The Orr focus is a regional manifestation of the Upper Mississippian Oneota cultures which were present throughout the American Midwest in the late Prehistoric and Protohistoric to early Historic periods. The subsistence base of the Orr focus people, like most Upper Mississippians, was primarily agricultural supplemented by hunting, fishing and gathering.

The 7 sites in the Upper Iowa complex are the type sites for the Orr focus. Other Orr focus sites in Wisconsin include Shrake-Gillies, Midway and Pammel Creek. The Orr focus is distinctive from other Oneota Foci mainly in terms of the pottery which is based on rectilinear (instead of curvilinear) decoration and frequent notching on the lip.

== External relationships ==

It has been pointed out that the Huber Phase pottery (from the Chicago area) very closely resembles Orr focus. Specifically, Huber Trailed is thought to be a very similar type to Allamakee Trailed. Huber Trailed has rectilinear patterns, lip notching and very similar vessel form to Allamakee Trailed. A detailed comparison of pottery from a Huber site (Oak Forest) and an Orr focus site (Midway) did reveal some differences between them: the lips on Orr pottery were almost always rounded, which Huber lips could be rounded, flattened or beveled; the rim profiles on the Orr pottery were almost always vertical while the Huber pottery more often had inward or outward curve; the Huber necks were more often angular while the Orr necks were more often curved; and trailed lines were more often to be combined with punctate decoration on Orr than Huber.

Both Orr focus and Huber have been dated to the late Prehistoric to Protohistoric to early Historic periods. Radiocarbon dates on 6 samples from the Lane site ranged from A.D. 1426-1660 and Huber sites such as Oak Forest show a similar date range, with associated European trade goods.
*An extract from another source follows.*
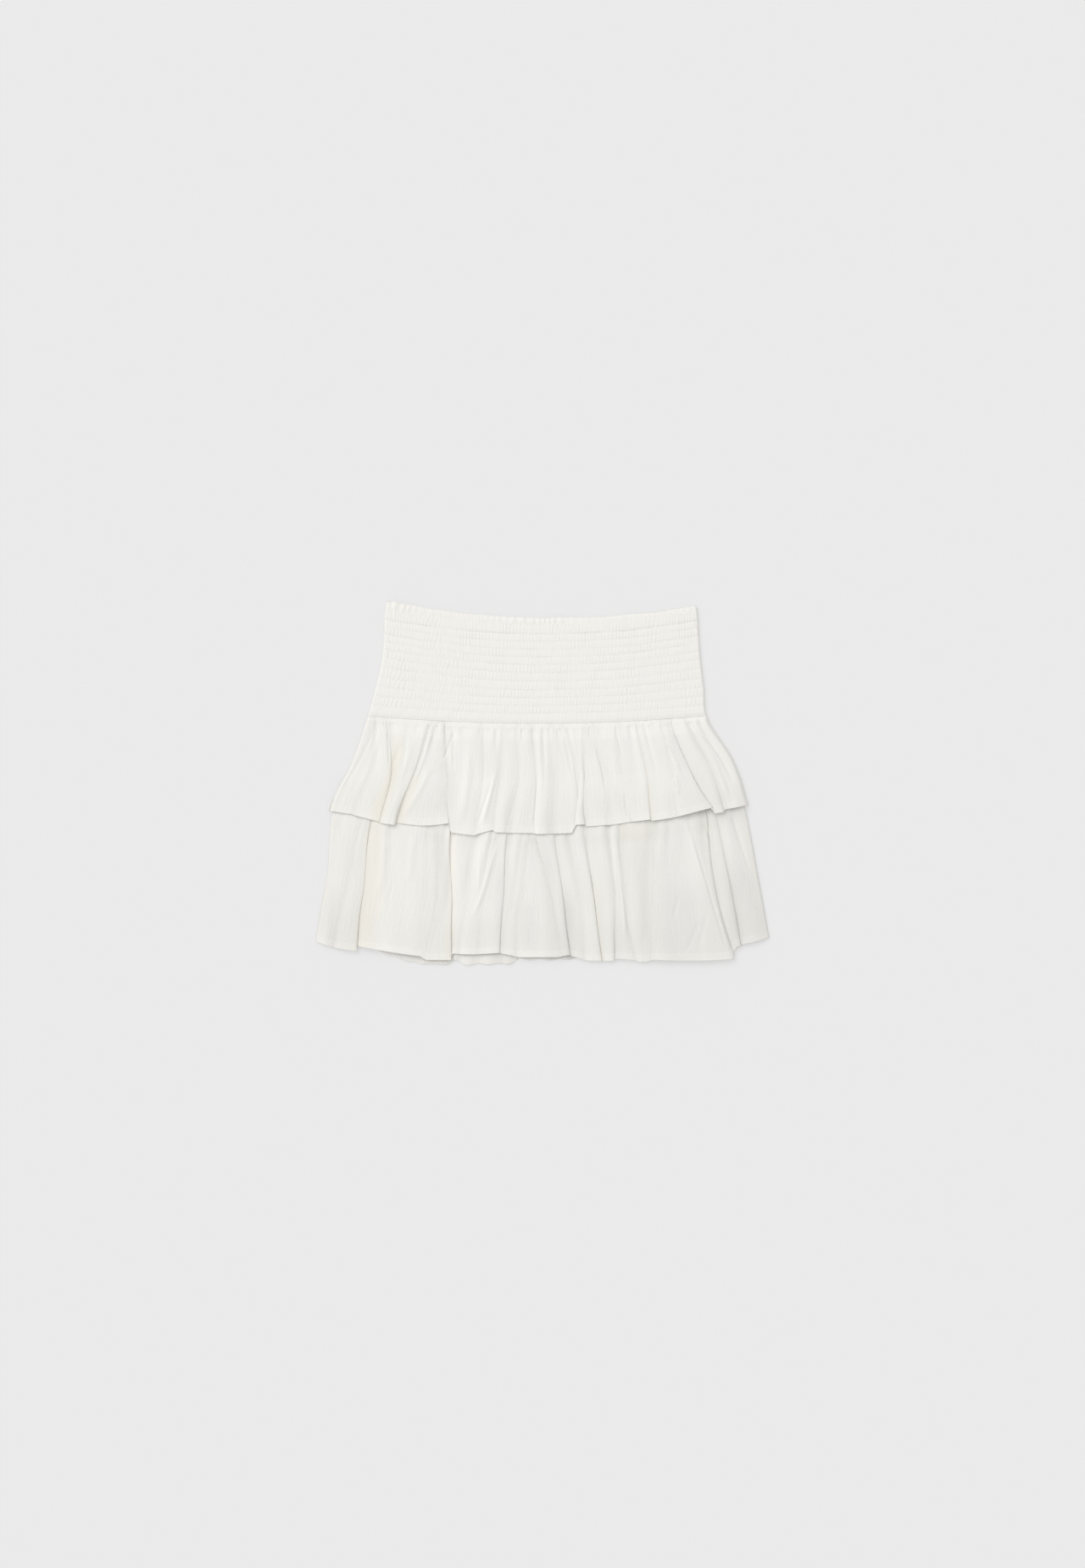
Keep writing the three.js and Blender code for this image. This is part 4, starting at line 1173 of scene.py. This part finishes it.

An Allamakee Trailed vessel has been reported from early Historic contexts at the Rock Island II Site in Door County, Wisconsin, situated in Green Bay (Lake Michigan). The stratum was dated to a mixed Huron-Petun-Ottawa (proto-Wyandot) occupation dated to A.D. 1650/51 to 1653. This narrow date range was possible because Ronald Mason found specific references to this occupation in the early French records. The presence of this vessel at Rock Island is significant because it demonstrates the Orr focus was still in existence in the early Historic period.

The seven sites on the Upper Iowa River are located in the same area that the early French explorers and fur traders found the Ioway Native American tribe. Archaeologists are in general agreement that the Orr Phase pottery represents the Prehistoric cultural remains of the Ioway tribe, as well as the closely related Otoe tribe.

== Significance ==

The efforts of Keyes and Orr in excavating 7 sites on the Upper Iowa River resulted in the recognition of a new division within the Upper Mississippian culture group, the Oneota Orr focus. The main diagnostic artifact of this focus is the shell-tempered Allamakee Trailed pottery. The Orr focus has been radiocarbon dated to the late Prehistoric to Protohistoric and early Historic Periods, and the artifacts recovered confirm this late date. it is believed to represent the Prehistoric culture of the Ioway and Otoe tribes.